# When does wood stop spalting?



## chippin-in (Jul 7, 2012)

So when does it stop? You have a log on the ground that is spalting. You mill it. Does that stop it? Or does it stop when you kiln dry it? Will it continue to spalt after milling while it is air drying?

Thanks
Robert


----------



## Kevin (Jul 7, 2012)

chippin-in said:


> So when does it stop? You have a log on the ground that is spalting. You mill it. Does that stop it? Or does it stop when you kiln dry it? Will it continue to spalt after milling while it is air drying?
> 
> Thanks
> Robert



1. When the moisture content gets below a certain percent. Guessing ~18ish% or less. 
2. When the temperature get below a certain point - varies a little for different fungi I believe but once it gets below ~65 it'll stop spalting. 
3. Also when exposed to too much sunlight I believe.

When any one or all of these factors are met it will no longer spalt. 

Not putting this forth as fact just loose observation from experience.


----------



## DKMD (Jul 7, 2012)

+1 for the temperature and moisture... Not sure about the sunlight since the fungi are inside the wood, but I truly don't know. You can google Seri Robinson and find out a lot about spalting from the queen of spalting herself... She's got a PhD in spalt!


----------



## Kevin (Jul 7, 2012)

DKMD said:


> +1 for the temperature and moisture... Not sure about the sunlight since the fungi are inside the wood, but I truly don't know. You can google Seri Robinson and find out a lot about spalting from the queen of spalting herself... She's got a PhD in spalt!



Thanks. Been to her site in the past but lost my bookmarks and never could remember her name.


----------



## chippin-in (Jul 7, 2012)

So theoretically, if I mill it, sticker it, keep it in the shade and keep it moist, it should continue to spalt as long as the temps are good. Or would it be better deadstacked? 
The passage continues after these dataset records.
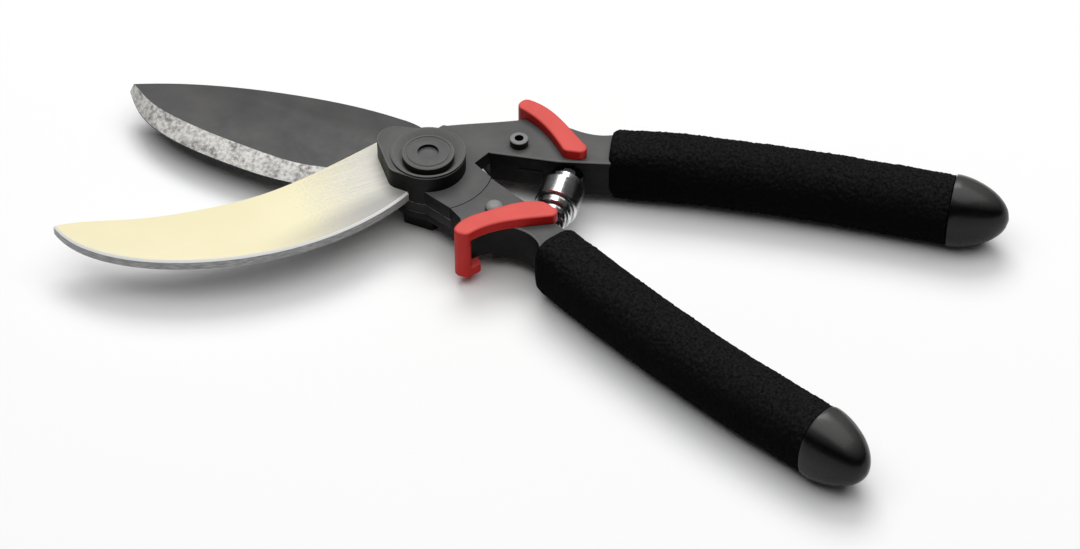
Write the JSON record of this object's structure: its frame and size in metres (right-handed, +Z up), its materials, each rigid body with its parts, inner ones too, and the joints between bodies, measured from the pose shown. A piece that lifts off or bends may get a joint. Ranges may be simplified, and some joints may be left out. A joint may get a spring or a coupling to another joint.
{
  "type": "bypass pruner",
  "caption": "Open bypass pruner: a bevelled cutting blade and a hooked counter blade on a pivot bolt, a volute spring, red guards and foam covered handles.",
  "frame": {"origin": "on the pivot axis, at the flush underside of the pivot bolt and nut, in the surface the pruner lies on", "axes": "+X from the pivot along the bisector of the handles, +Z up along the pivot bolt towards its head, +Y towards the handle of the hooked blade"},
  "size_m": [0.2148, 0.1067, 0.0192],
  "materials": {
    "hook_steel": "brushed, bright, slightly warm",
    "dark_steel": "dark grey satin coating, bright ground bevel along the edge",
    "black_forging": "satin black coated forging",
    "black_fastener": "satin black",
    "bronze": "plain bearing bronze",
    "plain_steel": "plain steel",
    "red_plastic": "moulded, semi gloss",
    "foam": "matte closed cell foam",
    "cap_plastic": "satin black",
    "spring_chrome": "bright plated",
    "bumper_rubber": "matte"
  },
  "bodies": {
    "hook_half": {"hook_handle": "black_forging", "hook_blade": "hook_steel", "hook_rivet": "black_fastener", "hook_guard": "red_plastic", "hook_grip": "foam", "hook_end_cap": "cap_plastic", "hook_spring_stud": "plain_steel", "bumper": "bumper_rubber", "pivot_bolt": "black_fastener", "pivot_ring": "black_fastener", "friction_washer": "plain_steel", "lock_washer": "black_fastener", "pivot_nut": "black_fastener", "spring": "spring_chrome"},
    "cutting_half": {"cutting_handle": "black_forging", "cutting_blade": "dark_steel", "cutting_rivet": "black_fastener", "cutting_guard": "red_plastic", "cutting_grip": "foam", "cutting_end_cap": "cap_plastic", "cutting_spring_stud": "plain_steel", "pivot_bush": "bronze"}
  },
  "joints": [
    {"name": "pivot", "type": "hinge", "parent": "hook_half", "child": "cutting_half", "pos_m": [0, 0, 0], "axis": [0, 0, 1], "range_deg": [0, 32], "stiffness_Nm_per_rad": 1.7, "springref_deg": -17.19, "deforming": ["spring"]}
  ]
}
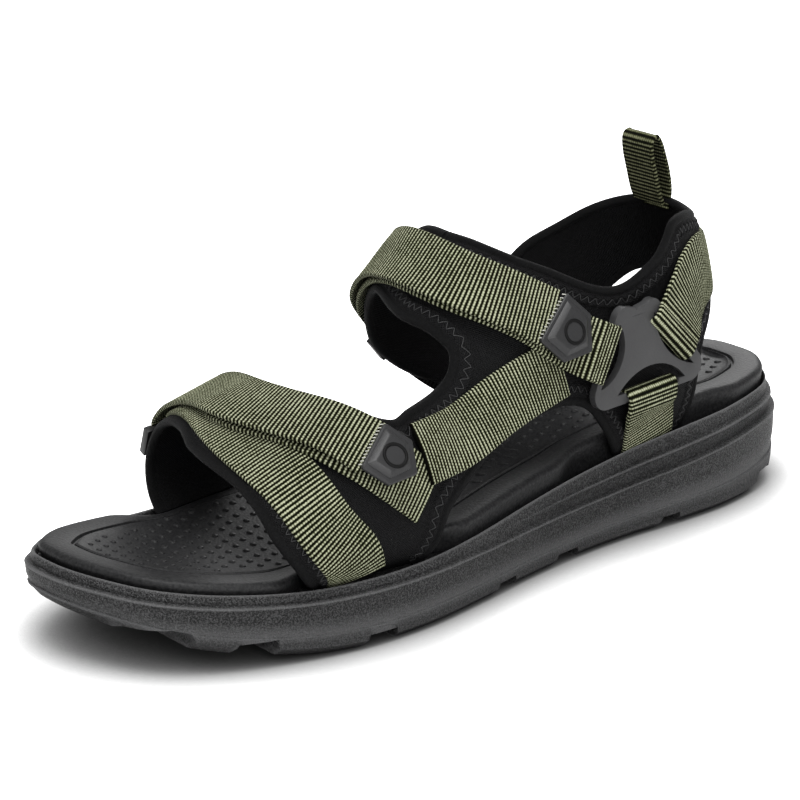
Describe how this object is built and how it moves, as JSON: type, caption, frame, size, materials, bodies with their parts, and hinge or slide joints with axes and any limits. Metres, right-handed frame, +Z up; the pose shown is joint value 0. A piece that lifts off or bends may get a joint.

I have been to her site a while back. I will check it again tho. 

Thanks
Robert


----------



## DKMD (Jul 7, 2012)

chippin-in said:


> So theoretically, if I mill it, sticker it, keep it in the shade and keep it moist, it should continue to spalt as long as the temps are good. Or would it be better deadstacked?
> 
> I have been to her site a while back. I will check it again tho.
> 
> ...



I would think your best bet would be to keep it in log form until you get the look you're after. Dead stacked would be my next favorite option since it would be the best way to keep in moisture after milling. To some degree, it's always a bit of a crap shoot, and for some timbers, the difference between beautiful and rotten is about 30 minutes.:dash2: 

Looking forward to seeing some pics and hearing how things go with your project.


----------